● WORK TO DO
Where a line contains the string "handed", copy that line.

● DATASET ROWS

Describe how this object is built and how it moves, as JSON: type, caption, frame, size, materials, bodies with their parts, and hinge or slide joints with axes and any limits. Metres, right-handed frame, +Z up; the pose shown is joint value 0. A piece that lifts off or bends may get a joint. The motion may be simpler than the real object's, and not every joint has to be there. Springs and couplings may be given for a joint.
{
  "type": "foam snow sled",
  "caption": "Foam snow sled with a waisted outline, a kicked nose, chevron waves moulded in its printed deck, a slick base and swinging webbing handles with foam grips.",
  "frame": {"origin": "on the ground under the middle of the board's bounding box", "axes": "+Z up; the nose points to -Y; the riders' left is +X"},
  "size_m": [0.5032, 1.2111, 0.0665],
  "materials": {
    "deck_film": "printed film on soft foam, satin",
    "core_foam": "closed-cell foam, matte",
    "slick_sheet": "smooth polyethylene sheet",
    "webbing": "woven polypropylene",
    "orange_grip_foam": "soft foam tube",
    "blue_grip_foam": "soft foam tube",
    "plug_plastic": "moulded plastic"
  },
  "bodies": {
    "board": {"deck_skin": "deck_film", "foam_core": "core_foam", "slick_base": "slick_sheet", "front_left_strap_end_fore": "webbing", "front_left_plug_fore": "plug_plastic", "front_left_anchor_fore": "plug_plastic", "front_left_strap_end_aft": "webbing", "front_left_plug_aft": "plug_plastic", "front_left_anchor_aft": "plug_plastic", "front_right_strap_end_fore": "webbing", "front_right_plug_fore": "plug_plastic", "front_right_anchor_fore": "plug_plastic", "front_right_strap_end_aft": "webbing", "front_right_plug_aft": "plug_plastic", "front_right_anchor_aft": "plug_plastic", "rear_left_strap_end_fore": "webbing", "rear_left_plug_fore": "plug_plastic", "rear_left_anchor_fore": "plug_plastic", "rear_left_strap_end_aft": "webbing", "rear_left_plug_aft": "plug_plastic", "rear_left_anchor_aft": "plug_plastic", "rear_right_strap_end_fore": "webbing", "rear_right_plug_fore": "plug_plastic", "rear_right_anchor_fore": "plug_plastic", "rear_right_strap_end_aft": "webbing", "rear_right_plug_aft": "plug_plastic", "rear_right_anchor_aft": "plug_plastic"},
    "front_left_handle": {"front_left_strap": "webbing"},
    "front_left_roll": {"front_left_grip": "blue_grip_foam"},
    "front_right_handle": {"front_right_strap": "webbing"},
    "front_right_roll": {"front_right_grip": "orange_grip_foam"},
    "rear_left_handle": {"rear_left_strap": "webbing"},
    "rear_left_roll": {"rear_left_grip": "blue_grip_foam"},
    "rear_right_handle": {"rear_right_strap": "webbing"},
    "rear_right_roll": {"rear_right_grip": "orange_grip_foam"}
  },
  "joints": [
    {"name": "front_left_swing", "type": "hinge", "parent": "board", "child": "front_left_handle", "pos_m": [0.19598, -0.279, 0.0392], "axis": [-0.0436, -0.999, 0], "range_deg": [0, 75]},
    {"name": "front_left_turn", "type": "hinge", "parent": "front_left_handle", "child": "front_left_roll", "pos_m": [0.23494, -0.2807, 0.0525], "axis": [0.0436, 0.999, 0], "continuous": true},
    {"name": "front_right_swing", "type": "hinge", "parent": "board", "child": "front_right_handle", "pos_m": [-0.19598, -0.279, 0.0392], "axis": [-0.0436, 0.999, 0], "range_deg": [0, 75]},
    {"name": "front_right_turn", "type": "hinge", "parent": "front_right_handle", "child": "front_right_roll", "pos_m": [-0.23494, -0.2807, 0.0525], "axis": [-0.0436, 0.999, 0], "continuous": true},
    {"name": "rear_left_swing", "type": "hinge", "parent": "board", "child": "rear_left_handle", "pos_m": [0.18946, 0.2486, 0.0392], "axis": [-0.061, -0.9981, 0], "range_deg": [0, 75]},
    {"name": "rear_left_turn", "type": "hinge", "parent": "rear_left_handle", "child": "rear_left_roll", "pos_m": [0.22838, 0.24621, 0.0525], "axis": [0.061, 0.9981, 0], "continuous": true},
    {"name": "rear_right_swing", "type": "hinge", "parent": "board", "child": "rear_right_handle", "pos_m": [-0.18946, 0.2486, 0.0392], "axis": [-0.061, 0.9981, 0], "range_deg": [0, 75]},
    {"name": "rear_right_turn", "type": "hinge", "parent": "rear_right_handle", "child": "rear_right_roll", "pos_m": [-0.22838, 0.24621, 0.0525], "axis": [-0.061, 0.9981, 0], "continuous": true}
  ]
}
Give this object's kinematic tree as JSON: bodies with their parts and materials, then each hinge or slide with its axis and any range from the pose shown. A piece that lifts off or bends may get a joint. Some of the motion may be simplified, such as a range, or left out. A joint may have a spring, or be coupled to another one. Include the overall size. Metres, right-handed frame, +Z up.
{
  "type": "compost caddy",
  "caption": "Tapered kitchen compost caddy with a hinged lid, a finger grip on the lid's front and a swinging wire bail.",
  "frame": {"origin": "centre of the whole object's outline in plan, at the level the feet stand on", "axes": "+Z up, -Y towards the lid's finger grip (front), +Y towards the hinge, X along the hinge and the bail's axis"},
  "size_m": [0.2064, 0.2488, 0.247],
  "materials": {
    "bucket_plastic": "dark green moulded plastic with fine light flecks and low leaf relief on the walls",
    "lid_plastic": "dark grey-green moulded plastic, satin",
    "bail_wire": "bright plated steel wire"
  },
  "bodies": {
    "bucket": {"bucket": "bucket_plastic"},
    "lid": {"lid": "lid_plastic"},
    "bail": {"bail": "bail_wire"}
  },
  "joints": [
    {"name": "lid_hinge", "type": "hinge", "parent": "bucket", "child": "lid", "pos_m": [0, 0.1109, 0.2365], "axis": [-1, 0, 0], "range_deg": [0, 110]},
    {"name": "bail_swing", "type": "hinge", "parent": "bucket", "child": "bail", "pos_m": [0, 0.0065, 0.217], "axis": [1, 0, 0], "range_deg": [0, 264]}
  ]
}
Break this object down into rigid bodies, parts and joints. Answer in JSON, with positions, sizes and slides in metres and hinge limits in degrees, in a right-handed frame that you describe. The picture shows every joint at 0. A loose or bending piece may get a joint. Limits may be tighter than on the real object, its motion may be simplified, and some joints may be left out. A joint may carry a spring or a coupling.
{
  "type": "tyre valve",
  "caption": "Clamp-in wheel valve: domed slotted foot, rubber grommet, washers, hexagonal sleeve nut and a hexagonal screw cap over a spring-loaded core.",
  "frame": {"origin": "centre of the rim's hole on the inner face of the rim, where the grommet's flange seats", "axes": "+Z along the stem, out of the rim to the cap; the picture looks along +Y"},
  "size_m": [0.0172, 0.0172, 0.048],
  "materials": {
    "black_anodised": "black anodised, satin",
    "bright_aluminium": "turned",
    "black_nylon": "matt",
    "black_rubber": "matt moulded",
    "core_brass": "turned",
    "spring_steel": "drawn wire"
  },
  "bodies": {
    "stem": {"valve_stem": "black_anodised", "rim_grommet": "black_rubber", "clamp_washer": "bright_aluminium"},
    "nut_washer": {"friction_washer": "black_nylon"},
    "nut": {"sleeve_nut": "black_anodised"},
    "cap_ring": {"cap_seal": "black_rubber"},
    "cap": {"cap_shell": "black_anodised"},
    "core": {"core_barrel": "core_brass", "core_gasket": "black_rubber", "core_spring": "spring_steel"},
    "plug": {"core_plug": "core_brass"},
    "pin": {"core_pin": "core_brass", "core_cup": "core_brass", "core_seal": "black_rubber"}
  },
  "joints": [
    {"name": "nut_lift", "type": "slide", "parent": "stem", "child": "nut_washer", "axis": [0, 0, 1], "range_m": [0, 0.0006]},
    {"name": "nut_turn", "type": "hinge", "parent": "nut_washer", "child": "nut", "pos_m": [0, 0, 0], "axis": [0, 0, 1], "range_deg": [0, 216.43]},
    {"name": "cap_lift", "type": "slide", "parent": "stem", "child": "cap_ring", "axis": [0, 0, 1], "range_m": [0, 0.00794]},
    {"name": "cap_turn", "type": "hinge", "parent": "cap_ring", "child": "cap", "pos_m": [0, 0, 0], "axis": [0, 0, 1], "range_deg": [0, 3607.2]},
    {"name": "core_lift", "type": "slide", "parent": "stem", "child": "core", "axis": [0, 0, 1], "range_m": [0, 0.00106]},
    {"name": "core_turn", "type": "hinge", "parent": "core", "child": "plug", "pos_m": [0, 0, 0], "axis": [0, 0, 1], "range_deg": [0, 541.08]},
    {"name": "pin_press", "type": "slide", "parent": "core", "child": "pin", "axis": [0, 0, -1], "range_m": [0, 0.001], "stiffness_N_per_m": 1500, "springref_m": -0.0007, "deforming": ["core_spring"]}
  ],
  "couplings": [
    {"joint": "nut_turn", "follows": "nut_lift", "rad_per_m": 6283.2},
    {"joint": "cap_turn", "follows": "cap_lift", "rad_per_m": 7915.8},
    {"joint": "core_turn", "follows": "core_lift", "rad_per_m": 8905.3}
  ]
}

● ANSWER TO THIS PROBLEM
Describe how this object is built and how it moves, as JSON: type, caption, frame, size, materials, bodies with their parts, and hinge or slide joints with axes and any limits. Metres, right-handed frame, +Z up; the pose shown is joint value 0. A piece that lifts off or bends may get a joint. The motion may be simpler than the real object's, and not every joint has to be there. Springs and couplings may be given for a joint.
Give this object's kinematic tree as JSON: bodies with their parts and materials, then each hinge or slide with its axis and any range from the pose shown. A piece that lifts off or bends may get a joint. Some of the motion may be simplified, such as a range, or left out. A joint may have a spring, or be coupled to another one. Include the overall size. Metres, right-handed frame, +Z up.
Break this object down into rigid bodies, parts and joints. Answer in JSON, with positions, sizes and slides in metres and hinge limits in degrees, in a right-handed frame that you describe. The picture shows every joint at 0. A loose or bending piece may get a joint. Limits may be tighter than on the real object, its motion may be simplified, and some joints may be left out. A joint may carry a spring or a coupling.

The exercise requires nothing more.